Oil rises second day as OPEC cuts seen bringing stockpiles lower

Robert Tuttle 5/29/2017

CALGARY (Bloomberg) -- Oil rose on expectations OPEC will succeed in bringing down inventories as the summer driving season kicks off in the U.S.

Futures climbed for a second session in New York after an OPEC-led deal to extend output limits through March was initially met with a selloff last week as deeper cuts or a plan for the rest of 2018 weren’t proposed. But Saudi Arabia’s Energy Minister Khalid Al-Falih said the strategy is working and stockpiles will drop faster in the third quarter. Many expect the driving season that’s starting with the Memorial Day holiday to help ease the glut.

The cuts “will continue to help inventories draw through the summer,” said Craig Bethune, a fund manager at Manulife Asset Management Ltd. in Toronto who focuses on energy and natural resources investments. There is “modest recovery from the OPEC selloff the other day.”

U.S. inventories have dropped seven weeks in a row in a sign Al-Falih may be right, though they still remain above the five-year average. To speed up that decline, Saudi Arabia plans to reduce exports to the world’s biggest consumer.

The shale expansion that many fear will offset the Organization of Petroleum Exporting Countries’ efforts showed the first signs of slowing down last week, with the fewest rigs added this year, Baker Hughes Inc. data show.

West Texas Intermediate for July delivery rose 19 cents, or 0.4%, to $49.99/bbl as trading halted on the New York Mercantile Exchange around 1 p.m. Earlier, it touched $50.28. There will be no settlement on Monday because of the holiday. Total volume was about 78% below the 100-day average. Prices fell 1.1% last week.

Brent for July settlement rose 14 cents, or 0.3%, to $52.29/bbl on the London-based ICE Futures Europe exchange, trading at a premium of $2.30 to WTI. The global benchmark crude fell 2.7% last week.

“We believe the next big move for prices is up as oil inventories fall at an even faster pace in the coming weeks,” Giovanni Staunovo, a Zurich-based commodity analyst at UBS Group AG, said by email. While U.S. shale output is set for “robust growth” in the second half of the year, “we see the oil market tightening further in the coming quarters,” he said.
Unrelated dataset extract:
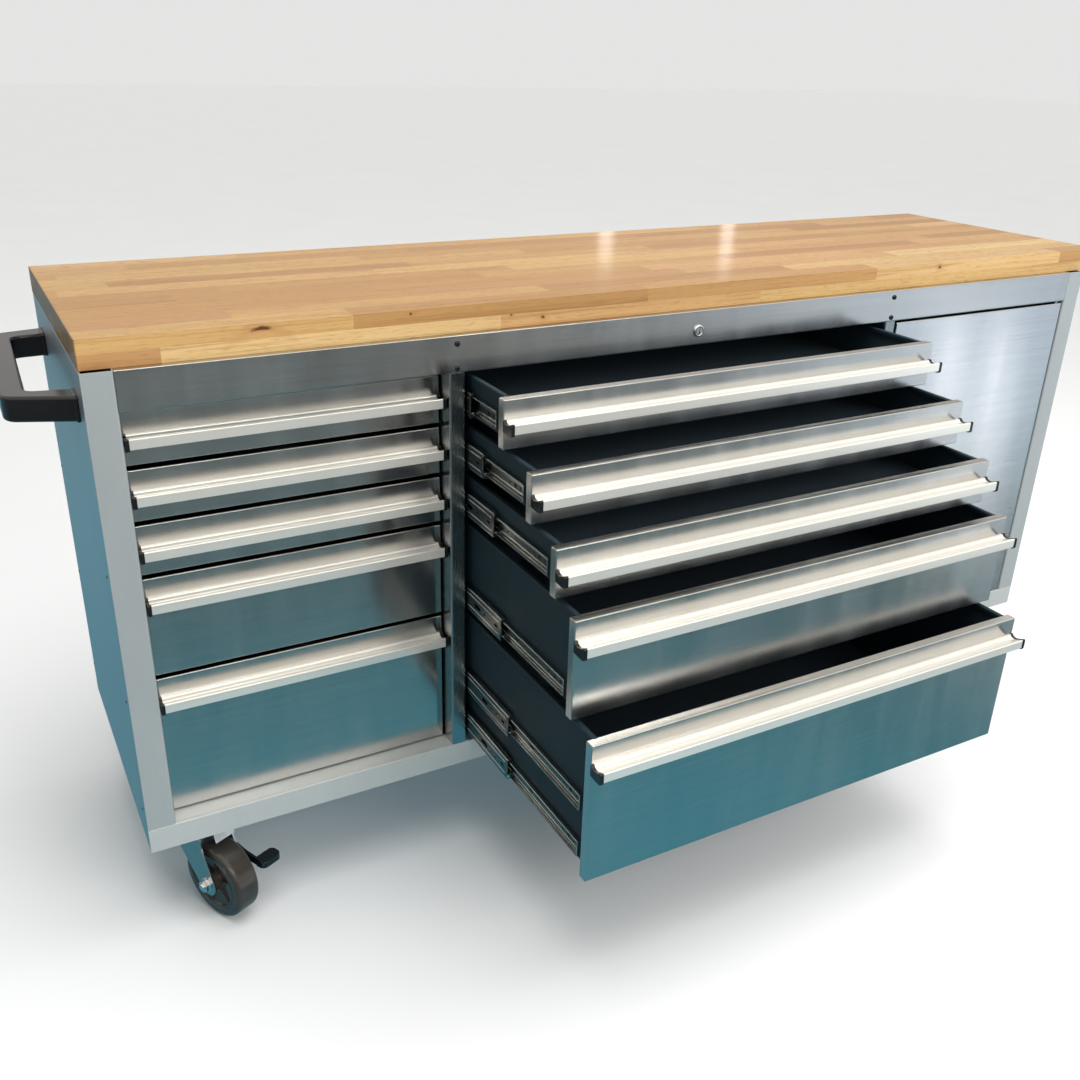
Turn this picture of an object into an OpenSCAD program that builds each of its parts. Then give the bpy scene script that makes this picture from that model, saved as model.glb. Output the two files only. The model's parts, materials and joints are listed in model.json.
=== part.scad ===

Rigs targeting crude in the U.S. increased for a 19th straight week in the longest streak of gains since August 2011, the Baker Hughes data show. But while the number has more than doubled from last year’s low, to 722, the total rose by a meager two rigs last week. Drillers in Colorado led the growth. The nation’s busiest oil patch, the Permian basin of west Texas and New Mexico, added just one, its smallest gain in more than a month.